If a coalition of what some leftists call knuckle-draggers (including rednecks, bigoted white working stiffs, those who "cling to their guns and Bibles," in the derisive words of Obama) were to slaughter flag burners, the leftists would howl in protest, pointing out (rightly) that flag burning counts as protected speech in these United States. They would not 'blame the victims' for having provoked or incited the knuckle-draggers. They would insist that flag burning is protected speech and take the reasonable view that murdering people for their (benighted) views is far, far worse than the desecration perpetrated by the protesters.
Mirabile dictu, however, lefties pull a 180 when it comes to the celebration of free speech practiced by people like Pamela Geller. Suddenly people who are exercising free speech rights are castigated for doing so, and warned about inciting violence.
What we have here is a classic double standard. One standard of evaluation is applied to flag burners, who tend to be on the Left, and a very different one is applied to Muhammad mockers, who tend to be conservatives. This double standard is particularly offensive, even more offensive that the usual lefty double standard, because flag burning and cartooning are very different.

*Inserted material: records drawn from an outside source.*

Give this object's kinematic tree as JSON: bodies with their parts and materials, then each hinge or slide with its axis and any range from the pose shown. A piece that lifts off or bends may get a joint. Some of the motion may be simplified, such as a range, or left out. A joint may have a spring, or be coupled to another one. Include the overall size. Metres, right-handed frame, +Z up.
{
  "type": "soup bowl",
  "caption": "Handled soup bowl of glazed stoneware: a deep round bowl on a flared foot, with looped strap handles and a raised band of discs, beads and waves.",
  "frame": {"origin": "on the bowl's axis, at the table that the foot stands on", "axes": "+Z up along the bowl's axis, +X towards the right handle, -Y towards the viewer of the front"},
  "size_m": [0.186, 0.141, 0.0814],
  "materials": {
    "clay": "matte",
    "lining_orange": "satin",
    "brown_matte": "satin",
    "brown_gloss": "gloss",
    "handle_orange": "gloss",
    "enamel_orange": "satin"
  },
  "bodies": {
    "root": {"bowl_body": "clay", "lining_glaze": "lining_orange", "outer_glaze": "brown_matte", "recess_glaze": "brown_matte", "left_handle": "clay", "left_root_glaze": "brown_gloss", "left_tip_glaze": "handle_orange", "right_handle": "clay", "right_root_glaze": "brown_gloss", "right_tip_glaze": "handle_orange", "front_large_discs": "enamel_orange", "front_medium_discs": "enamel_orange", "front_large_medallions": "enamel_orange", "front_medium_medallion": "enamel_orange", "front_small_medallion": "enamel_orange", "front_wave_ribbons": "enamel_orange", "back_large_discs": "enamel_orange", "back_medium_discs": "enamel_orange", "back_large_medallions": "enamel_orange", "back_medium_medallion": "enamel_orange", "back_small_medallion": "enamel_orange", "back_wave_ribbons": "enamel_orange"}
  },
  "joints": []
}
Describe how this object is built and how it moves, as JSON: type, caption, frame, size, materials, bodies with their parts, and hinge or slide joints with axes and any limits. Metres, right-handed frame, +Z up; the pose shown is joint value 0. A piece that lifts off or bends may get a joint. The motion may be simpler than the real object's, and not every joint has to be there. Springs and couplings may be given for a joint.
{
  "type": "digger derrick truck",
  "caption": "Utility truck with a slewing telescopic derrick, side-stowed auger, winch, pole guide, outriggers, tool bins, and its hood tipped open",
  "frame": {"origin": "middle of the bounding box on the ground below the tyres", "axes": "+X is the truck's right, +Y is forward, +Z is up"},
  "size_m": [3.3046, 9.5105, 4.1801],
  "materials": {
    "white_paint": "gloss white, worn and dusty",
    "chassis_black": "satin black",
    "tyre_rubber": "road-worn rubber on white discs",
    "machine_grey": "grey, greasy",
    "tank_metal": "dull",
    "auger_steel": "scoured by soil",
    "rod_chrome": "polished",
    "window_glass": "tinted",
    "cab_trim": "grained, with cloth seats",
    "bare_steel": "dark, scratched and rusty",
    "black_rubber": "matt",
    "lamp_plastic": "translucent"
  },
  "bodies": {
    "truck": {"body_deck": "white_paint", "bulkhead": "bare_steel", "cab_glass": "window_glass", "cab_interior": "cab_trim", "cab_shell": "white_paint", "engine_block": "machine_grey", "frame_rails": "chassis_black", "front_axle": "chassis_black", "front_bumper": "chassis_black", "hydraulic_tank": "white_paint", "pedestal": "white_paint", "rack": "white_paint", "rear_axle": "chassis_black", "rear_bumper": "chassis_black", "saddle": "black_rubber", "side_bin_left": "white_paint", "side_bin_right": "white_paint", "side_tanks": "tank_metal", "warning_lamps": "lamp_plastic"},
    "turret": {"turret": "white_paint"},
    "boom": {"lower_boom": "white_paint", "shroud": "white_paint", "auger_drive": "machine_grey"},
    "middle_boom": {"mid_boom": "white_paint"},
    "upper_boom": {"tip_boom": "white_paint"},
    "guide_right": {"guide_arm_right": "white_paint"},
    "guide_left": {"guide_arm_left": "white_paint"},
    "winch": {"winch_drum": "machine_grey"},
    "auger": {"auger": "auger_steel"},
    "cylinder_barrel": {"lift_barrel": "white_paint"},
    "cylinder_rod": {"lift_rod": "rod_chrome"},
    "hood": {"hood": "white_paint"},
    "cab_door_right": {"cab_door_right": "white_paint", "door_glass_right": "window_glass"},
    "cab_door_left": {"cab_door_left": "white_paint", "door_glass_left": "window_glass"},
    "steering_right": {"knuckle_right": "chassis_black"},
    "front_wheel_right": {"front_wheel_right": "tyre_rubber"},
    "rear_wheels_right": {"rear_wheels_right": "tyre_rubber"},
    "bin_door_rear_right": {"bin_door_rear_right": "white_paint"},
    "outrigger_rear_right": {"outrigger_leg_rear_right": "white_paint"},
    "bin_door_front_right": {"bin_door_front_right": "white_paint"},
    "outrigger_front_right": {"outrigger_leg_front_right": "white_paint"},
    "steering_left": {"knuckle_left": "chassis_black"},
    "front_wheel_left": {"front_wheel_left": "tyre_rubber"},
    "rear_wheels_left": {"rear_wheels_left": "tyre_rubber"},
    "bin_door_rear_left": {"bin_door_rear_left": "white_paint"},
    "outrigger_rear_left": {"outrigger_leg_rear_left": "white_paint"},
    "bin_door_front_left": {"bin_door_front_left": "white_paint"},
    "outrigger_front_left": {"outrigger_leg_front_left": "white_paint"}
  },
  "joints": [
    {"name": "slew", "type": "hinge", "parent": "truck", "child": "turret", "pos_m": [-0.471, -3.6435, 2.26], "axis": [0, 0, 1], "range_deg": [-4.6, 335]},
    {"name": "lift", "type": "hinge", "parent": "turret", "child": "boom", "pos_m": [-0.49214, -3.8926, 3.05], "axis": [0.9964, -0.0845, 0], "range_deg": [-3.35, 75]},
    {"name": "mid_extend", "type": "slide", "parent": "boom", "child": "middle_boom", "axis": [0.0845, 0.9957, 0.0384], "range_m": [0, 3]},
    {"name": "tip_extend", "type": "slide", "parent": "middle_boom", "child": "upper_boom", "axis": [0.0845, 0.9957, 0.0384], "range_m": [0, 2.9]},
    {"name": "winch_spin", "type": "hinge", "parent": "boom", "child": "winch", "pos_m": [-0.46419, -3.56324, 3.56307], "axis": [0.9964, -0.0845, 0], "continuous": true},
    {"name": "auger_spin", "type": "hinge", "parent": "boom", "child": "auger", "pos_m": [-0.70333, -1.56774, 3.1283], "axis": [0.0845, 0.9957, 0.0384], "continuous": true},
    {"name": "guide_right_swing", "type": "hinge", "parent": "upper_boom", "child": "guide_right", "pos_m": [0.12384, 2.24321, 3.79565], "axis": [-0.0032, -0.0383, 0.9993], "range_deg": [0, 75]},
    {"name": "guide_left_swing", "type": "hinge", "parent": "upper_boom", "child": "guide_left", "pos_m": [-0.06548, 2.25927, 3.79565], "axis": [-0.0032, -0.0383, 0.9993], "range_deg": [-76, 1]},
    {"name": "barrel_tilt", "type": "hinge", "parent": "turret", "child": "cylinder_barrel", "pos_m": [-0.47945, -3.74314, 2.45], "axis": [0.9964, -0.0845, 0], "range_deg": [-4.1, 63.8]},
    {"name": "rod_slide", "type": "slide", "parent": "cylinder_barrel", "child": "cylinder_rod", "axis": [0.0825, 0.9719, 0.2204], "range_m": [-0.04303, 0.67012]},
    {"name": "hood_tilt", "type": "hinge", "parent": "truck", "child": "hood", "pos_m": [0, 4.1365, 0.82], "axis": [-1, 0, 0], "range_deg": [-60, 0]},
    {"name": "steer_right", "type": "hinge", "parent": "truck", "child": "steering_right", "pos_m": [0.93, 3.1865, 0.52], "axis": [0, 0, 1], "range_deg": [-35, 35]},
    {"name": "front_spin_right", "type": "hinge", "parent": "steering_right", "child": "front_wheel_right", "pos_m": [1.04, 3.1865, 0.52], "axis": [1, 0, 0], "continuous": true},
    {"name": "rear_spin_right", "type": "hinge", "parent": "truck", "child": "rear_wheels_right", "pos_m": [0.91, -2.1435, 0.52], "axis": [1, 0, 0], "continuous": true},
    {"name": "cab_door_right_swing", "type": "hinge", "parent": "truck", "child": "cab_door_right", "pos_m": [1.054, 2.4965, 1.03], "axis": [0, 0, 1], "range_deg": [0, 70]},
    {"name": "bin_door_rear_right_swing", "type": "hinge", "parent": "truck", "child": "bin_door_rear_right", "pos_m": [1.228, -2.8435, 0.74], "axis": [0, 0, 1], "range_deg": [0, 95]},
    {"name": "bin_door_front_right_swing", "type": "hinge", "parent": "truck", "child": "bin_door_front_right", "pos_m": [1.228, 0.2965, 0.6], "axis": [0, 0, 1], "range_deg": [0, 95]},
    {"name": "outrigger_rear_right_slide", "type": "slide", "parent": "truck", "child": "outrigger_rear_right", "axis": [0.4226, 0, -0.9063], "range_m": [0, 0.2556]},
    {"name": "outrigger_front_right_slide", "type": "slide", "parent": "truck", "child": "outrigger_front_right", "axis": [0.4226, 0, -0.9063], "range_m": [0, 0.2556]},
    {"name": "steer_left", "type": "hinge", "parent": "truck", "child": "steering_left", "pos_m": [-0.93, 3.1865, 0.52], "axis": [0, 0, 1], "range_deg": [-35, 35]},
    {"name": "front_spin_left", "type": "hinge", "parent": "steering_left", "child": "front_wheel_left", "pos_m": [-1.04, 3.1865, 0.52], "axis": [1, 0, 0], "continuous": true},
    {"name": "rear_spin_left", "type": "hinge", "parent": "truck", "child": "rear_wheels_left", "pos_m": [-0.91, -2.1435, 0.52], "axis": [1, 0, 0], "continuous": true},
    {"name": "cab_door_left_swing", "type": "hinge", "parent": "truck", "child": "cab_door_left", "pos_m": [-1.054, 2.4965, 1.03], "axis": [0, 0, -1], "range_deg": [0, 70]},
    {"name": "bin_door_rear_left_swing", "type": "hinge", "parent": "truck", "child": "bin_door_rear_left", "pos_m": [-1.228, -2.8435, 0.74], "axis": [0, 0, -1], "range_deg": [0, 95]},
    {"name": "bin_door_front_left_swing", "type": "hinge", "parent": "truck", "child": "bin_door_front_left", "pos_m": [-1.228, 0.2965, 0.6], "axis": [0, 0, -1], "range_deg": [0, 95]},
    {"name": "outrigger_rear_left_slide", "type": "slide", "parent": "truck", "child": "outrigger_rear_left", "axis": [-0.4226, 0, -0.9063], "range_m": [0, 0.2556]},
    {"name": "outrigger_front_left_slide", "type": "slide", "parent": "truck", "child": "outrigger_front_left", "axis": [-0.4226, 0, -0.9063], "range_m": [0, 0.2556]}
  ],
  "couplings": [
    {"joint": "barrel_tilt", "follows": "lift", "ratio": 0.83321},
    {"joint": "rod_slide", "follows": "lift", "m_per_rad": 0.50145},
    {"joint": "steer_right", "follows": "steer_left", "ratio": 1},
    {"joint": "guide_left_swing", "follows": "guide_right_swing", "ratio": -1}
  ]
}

Ought flag burning come under the rubric of protected speech? Logically prior question: Is it speech at all? What if I make some such rude gesture in your face as 'giving you the finger.' Is that speech? If it is, I would like to know what proposition it expresses. 'Fuck you!' does not express a proposition. Likewise for the corresponding gesture with the middle finger. And if some punk burns a flag, I would like to know what proposition the punk is expressing. The Founders were interested in protecting reasoned dissent, but the typical act of flag burning by the typical leftist punk does not rise to that level. To have reasoned or unreasoned dissent there has to be some proposition that one is dissenting from and some counter-proposition that one is advancing, and one's performance has to make more or less clear what those propositions are. Without going any further into this issue, let me just express my skepticism at arguments that try to subsume gestures and physical actions under speech.

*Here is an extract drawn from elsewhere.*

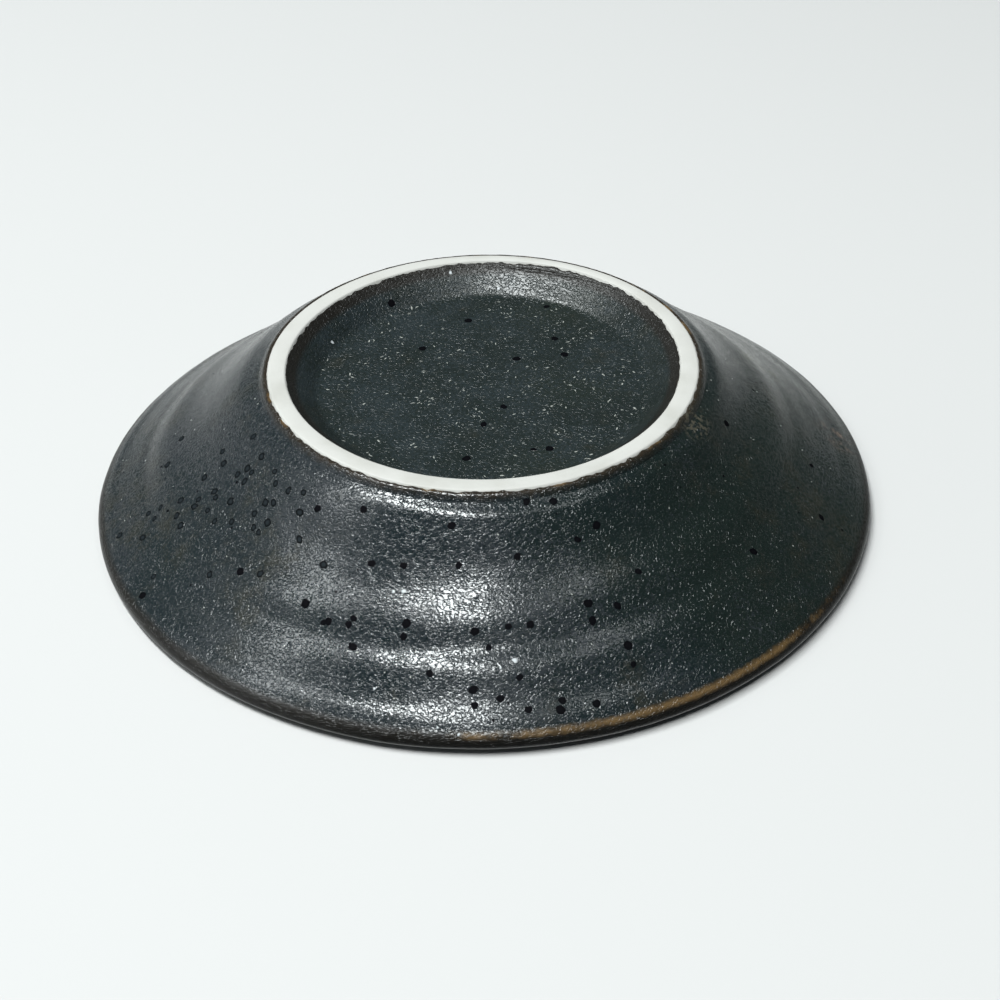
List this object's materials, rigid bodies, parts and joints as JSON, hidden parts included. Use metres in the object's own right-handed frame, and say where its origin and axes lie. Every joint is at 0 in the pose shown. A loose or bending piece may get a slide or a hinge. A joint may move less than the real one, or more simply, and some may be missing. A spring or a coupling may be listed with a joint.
{
  "type": "soy sauce dish",
  "caption": "Small round flared sauce dish of white clay with throwing ridges, a trimmed foot ring and a dark satin glaze, stored upside down.",
  "frame": {"origin": "on the dish's axis, in the plane that the lip touches when the dish lies upside down", "axes": "+Z along the dish's axis, from the lip to the foot ring, which faces up; turn the part 180 degrees about X to set it the right way up on its foot"},
  "size_m": [0.1, 0.1, 0.0204],
  "materials": {
    "fired_clay": "matte",
    "dark_glaze": "satin"
  },
  "bodies": {
    "root": {"clay_body": "fired_clay", "wall_glaze": "dark_glaze", "recess_glaze": "dark_glaze"}
  },
  "joints": []
}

Cartooning is very different. Cartoons have propositional content. The above cartoon expresses various propositions. It expresses the proposition that Muhammad is a war-like individual who is willing to put to the sword someone who merely draws his image. It also expresses the cartoonist's opinion that such a vile and backward view ought to be opposed.
If you fart, do you express a proposition? No doubt you ex-press foul gases from your gastrointestinal tract. Could it be that the stupidity of contemporary liberals derives from an incapacity to distinguish these two types of expression? Speech worth protecting is not gassing-off.
Finally, there is the irony that we conservatives are the new liberals. It is we who defend toleration and free speech, classical concerns of old-time liberals, while the 'liberals' of the present day have degenerated to the level of fascists of the Left.
What would be left of the Left were they made bereft of their double standards? There are so many of them. We need a list.
Related: Cops, Muslims, and a Double Standard
Update and Correction (5/13):
Dennis Monokroussos comments:
The Obama quote is that they “cling to guns or [not “and”] religion [not “Bibles”]”. As for the cartoon, it doesn’t express the proposition you relate in the body of the post. It, or something very close to it, is clearly the idea that the cartoonist has in mind, but that isn’t in the cartoon itself. If, however, one is allowed to draw the inference we all do from the cartoon, then it’s not obvious to me that one is also allowed to fill in the obvious connotations of one giving the middle finger or saying “F*** you!” or from the burning of the flag.
Dennis is right to correct my faulty quotation of Obama. See this short video clip. But while I did not reproduce Obama's words verbatim, I did convey their sense. After all, with 'religion' he was certainly not referring to Islam! Besides, 'cling to guns' and 'cling to Bibles' makes clear sense; it is less clear how one could 'cling' to religion. So you could say I was charitably presenting Obama's idea in better linguistic dress than he himself presented it. But Dennis is right: I should have checked the quotation.
Can a cartoon, by itself, express a proposition? No. So Dennis is technically correct. I almost made that point myself but thought it ill-advised to muddy my point with a technicality. Cartoons, in this respect, are like sentences. No sentence, even if in the indicative mood, by itself expresses a proposition. 'Peter smokes,' for example, is a declarative sentence. But it does not express a proposition unless it is assertively uttered by someone in a definite context that makes clear who the referent of 'Peter' is.
It is interesting to note that a mere tokening of the sentence type is not enough. Suppose I am teaching English. I utter the sentence 'Peter smokes' merely as an example of a declarative sentence. I have produced a token of the type, but I have not expressed a proposition.